The women’s tennis team dropped all four matches at the Virginia Commonwealth 4+1 Tournament this weekend in Richmond, Va. Although every team they played was from the East Coast, a vast majority of the individual players that overpowered the Hoyas hailed from foreign countries.
“I think the team played to their highest potential at this point, and that’s all I can ask of them,” Georgetown Head Coach Gordie Ernst said.
The Hoyas took one match in each of their contests Friday as they fell by 4-1 to both East Carolina and UNC-Wilmington. On Sunday, they were unable to win a match against tough international competitors from Virginia Commonwealth and Old Dominion.
The lone bright spot for Georgetown on Friday was junior Stephanie Cohen, who won her two matches at the No. 2 singles spot. She defeated East Carolina junior Luiza Borges 6-4, 1-6, 6-4 and came back to down UNC-Wilmington freshman Kayla Schwenk 4-6, 6-2, 6-2.
Hoyas’ junior Adriann Gin played better than her 0-2 mark for the day indicates. Gin and junior Liz Winokur forced East Carolina’s doubles team to three sets, and she took UNC-Wilmington senior Jamie deGraffenreid to the limit before losing 6-4, 1-6, 3-6.

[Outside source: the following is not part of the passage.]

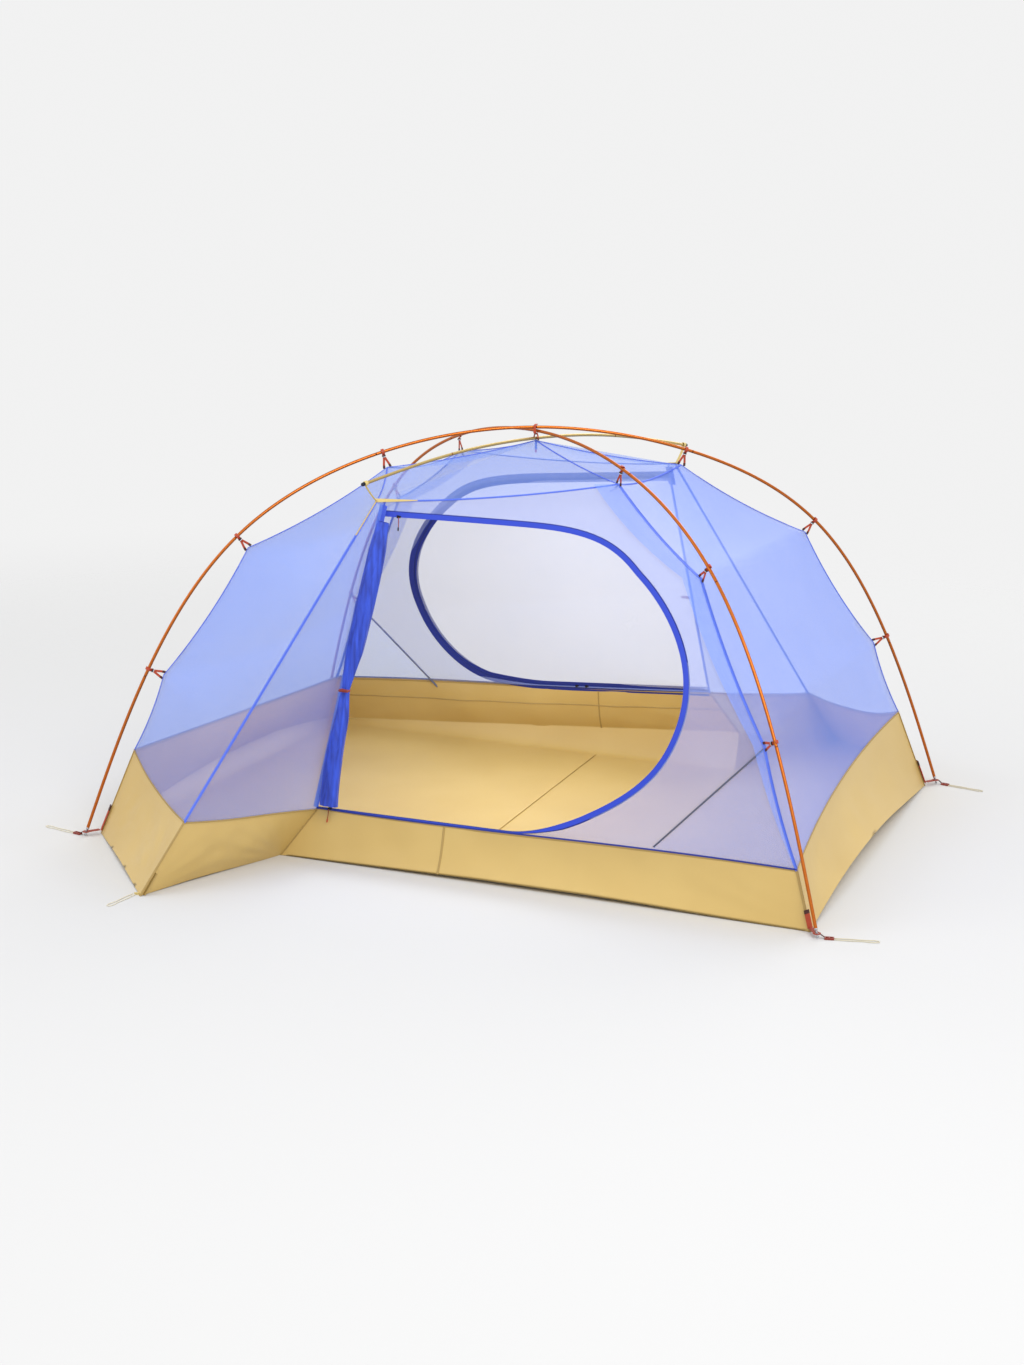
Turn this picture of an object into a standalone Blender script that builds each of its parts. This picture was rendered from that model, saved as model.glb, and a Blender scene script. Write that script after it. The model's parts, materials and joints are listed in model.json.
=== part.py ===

“[The women] haven’t played since October and all of a sudden they’re getting thrown in there against scholarship players and some girls who have played professionally. But they hung in there,” Ernst said.
Much to Georgetown’s dismay, the competition Sunday did not get any easier as the Hoyas dropped two 5-0 contests to VCU and Old Dominion.
Georgetown could not deal with the foreign firepower of host VCU, winning only seven games to the 60 they lost. Five of the six players on the Fila/ITA 13th-ranked Rams hail from Eastern Europe, and the other from Canada. VCU went 6-0 in their own tournament and won every set they played.
Old Dominion swept Georgetown 5-0 in the final contest of the weekend, but Ernst took solace in several performances. Winokur, playing at No. 2 singles, fell just short of a win in the third set, losing 1-6, 6-4, 4-6 to Old Dominion junior Fernanda Luiz. Sophomore Kelsey Darnell won a set against junior Linda Garder, and Gin lost a close two-set match against junior Barbara Costa with the second set decided by a tiebreaker.
All six of Old Dominion’s players are international students, as are four of the East Carolina competitors. All told, Georgetown posted an appalling 1-13 mark in sets against players born on foreign soil, with the lone win being Cohen’s defeat of Borges.
After the weekend’s contests, Ernst said he has a better sense of what his lineup will look like as the team opens dual-match play. Winokur, Cohen and sophomore Courtney Olsen will be interchangeable in the No. 1, 2 and 3 singles spots.
Georgetown will open the dual-match season at 6:30 p.m. on Feb. 3 as they welcome James Madison to the Army-Navy Country Club in Arlington, Va.
“We’re not going to see half the talent against James Madison [that we did this weekend], but that doesn’t mean it won’t be a tough match for us,” Ernst said.
Luckily for the Hoyas, everyone on the James Madison roster is from the United States.